The daggers now deal 1.125 damage more in average.

Same scenario, but without sneak attack:

$$(0.5\times8)-(0.5\times7.5) = 0.25$$

Only a 0.25 damage difference. This gap increases drastically as sneak attack damage increases.

So your goal is to get your sneak attack damage through. If your first attack hits, your rapier deals in average 2 damage more than the dagger, but if the first attack misses you deal no damage with the rapier, while dual wielding gives you another attack to possibly deal your sneak attack damage.

Why is this so important?

When looking at your weapon attack damage, how does it scale?
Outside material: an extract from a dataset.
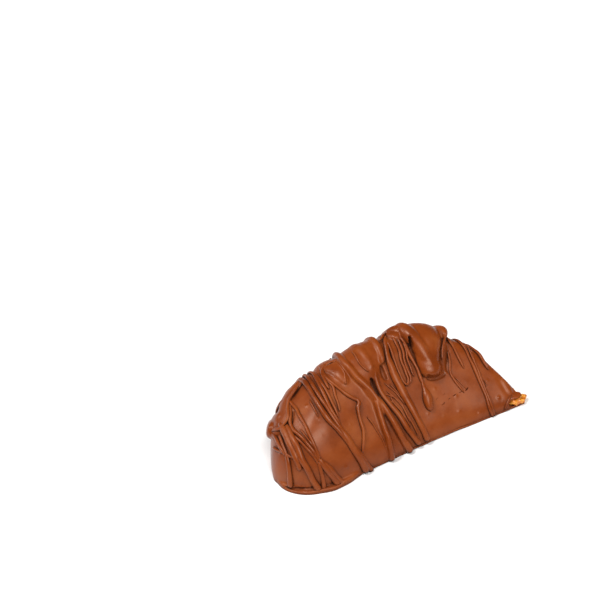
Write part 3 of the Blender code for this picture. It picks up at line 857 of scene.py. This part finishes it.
def makeStudio():
    look = {
        "swing": 20.0,              # degrees: the camera stands left of the front
        "tilt": 32.0,
        "roll": 11.8,               # the photo shows it tipped up at its right end; it lies flat here
        "distance": 500.0,          # mm
        "pixelsPerMm": 3.79,
        "aim": Vector((-24.65, -17.0, 0.0)),    # a point of the near edge, and the pixel that shows it
        "aimPixel": (329.6, 491.5),
        "photo": (600, 597),
        "sensor": 36.0,
        "floorSize": 1500.0,
        "floorColour": "#f7f6f5",
        "worldStrength": (0.05, 0.95),      # as a light, and as the pale wall that low views see
        "key": {"from": (-0.3, 0.16, 0.94), "spread": 12, "power": 1.7},
        "front": {"from": (0.0, -0.62, 0.78), "spread": 34, "power": 2.55},
        "rim": {"from": (-0.55, 0.55, 0.63), "spread": 16, "power": 0.8},
    }
    bm = bmesh.new()
    bmesh.ops.create_grid(bm, x_segments=1, y_segments=1, size=look["floorSize"] * mm)
    floor = addObject("floor", bm)
    material, tree, shader = newMaterial("whiteBoard")
    shader.inputs["Base Color"].default_value = toLinear(look["floorColour"])
    shader.inputs["Roughness"].default_value = 0.7
    floor.data.materials.append(material)

    world = bpy.data.worlds.new("studio")
    world.use_nodes = True
    background = world.node_tree.nodes["Background"]
    background.inputs["Color"].default_value = (1.0, 1.0, 1.0, 1.0)
    seen = addNode(world.node_tree, "ShaderNodeLightPath").outputs["Is Camera Ray"]
    strength = addNode(
        world.node_tree, "ShaderNodeMapRange", inputs=dict(zip(("To Min", "To Max"), look["worldStrength"])),
        links={"Value": seen},
    )
    world.node_tree.links.new(strength.outputs["Result"], background.inputs["Strength"])
    bpy.context.scene.world = world
    for name in ("key", "front", "rim"):
        light = bpy.data.lights.new(name, "SUN")    # a far softbox, so the white board is lit evenly all over
        light.angle = math.radians(look[name]["spread"])
        light.energy = look[name]["power"]
        lamp = bpy.data.objects.new(name, light)
        lamp.rotation_euler = Vector(look[name]["from"]).to_track_quat("Z", "Y").to_euler()
        bpy.context.scene.collection.objects.link(lamp)

    swing, tilt, roll = (math.radians(look[name]) for name in ("swing", "tilt", "roll"))
    ahead = Vector((math.sin(swing) * math.cos(tilt), math.cos(swing) * math.cos(tilt), -math.sin(tilt)))
    level = Vector((math.cos(swing), -math.sin(swing), 0))
    over = level.cross(ahead)
    right = level * math.cos(roll) - over * math.sin(roll)
    up = level * math.sin(roll) + over * math.cos(roll)
    focal = look["pixelsPerMm"] * look["distance"]
    offRight = (look["aimPixel"][0] - look["photo"][0] / 2) / focal
    offUp = (look["photo"][1] / 2 - look["aimPixel"][1]) / focal
    stand = look["aim"] - (ahead + right * offRight + up * offUp) * look["distance"] - footprintMiddle
    data = bpy.data.cameras.new("camera")
    data.sensor_width = look["sensor"]
    data.sensor_fit = "HORIZONTAL"
    data.lens = focal / look["photo"][0] * look["sensor"]
    data.clip_start = 0.01
    camera = bpy.data.objects.new("camera", data)
    camera.matrix_world = Matrix.Translation(stand * mm) @ Matrix((right, up, -ahead)).transposed().to_4x4()
    bpy.context.scene.collection.objects.link(camera)
    bpy.context.scene.camera = camera
    bpy.context.scene.view_settings.view_transform = "Standard"
    print("studio set")


chocolate = milkChocolate()
coat = makeCoat(chocolate)
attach(coat, "root")
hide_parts("chocolate_coat")
drizzle = makeDrizzle(chocolate)
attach(drizzle, "root")
orange = makeOrange(candiedPeel())
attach(orange, "root")
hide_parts("candied_orange")
makeStudio()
• Your Dexterity modifier might go up (but would benefit both weapons equally)
• Your sneak attack damage increases with your level (better for daggers, because of higher hit chance if you attack twice)
• You may get a magic weapon

The 2 Avg. damage difference from the damage dice, if the first attack hits looses its relevance while the increased chance of sneak attack gains in relevance.

Let's look at a level 5 rogue who used is ASI on Dex (+4) and has now 3d6 Sneak attack damage. With a 50% hit chance: [the numbers in square brackets are without sneak attack]

\begin{align} \text{One Dagger: } 0.5\times(2.5+4)+0.5\times(10.5) = 8.5 \text{ [3.25]}\\ \text{Two Daggers: } 0.5\times(2.5+4)+0.5\times(2.5)+0.75\times(10.5) = 12.375 \text{ [4.5]} \\ \text{Rapier: } 0.5\times(4.5+4)+0.5\times(10.5) = 9.5 \text{ [4.25]} \\ \text{Rapier+1: } 0.55\times(4.5+4+1)+0.55\times(10.5) = 11 \text{ [5.225]} \end{align}

Y = Damage; X = Hit Chance per Attack; Red = Two Daggers; Blue = Rapier

Even a Rapier+1 does not reach the Avg. damage of two daggers.

Here an level 20 (+5 Dex, 10d6 Sneak attack damage) example:

Y = Damage; X = Hit Chance per Attack; Red = Two Daggers; Blue = Rapier

The damage gap increases, but to get the most out of your turn I would recommend the following:

If your first attack with dual daggers hit, accept that you might have dealt more damage with a rapier and use your bonus action to get away (improve your survivability). If this is no option you can attack another time to maybe deal 1-4 extra damage.

If the first attack misses, attack another time, this is where dual wielding shines.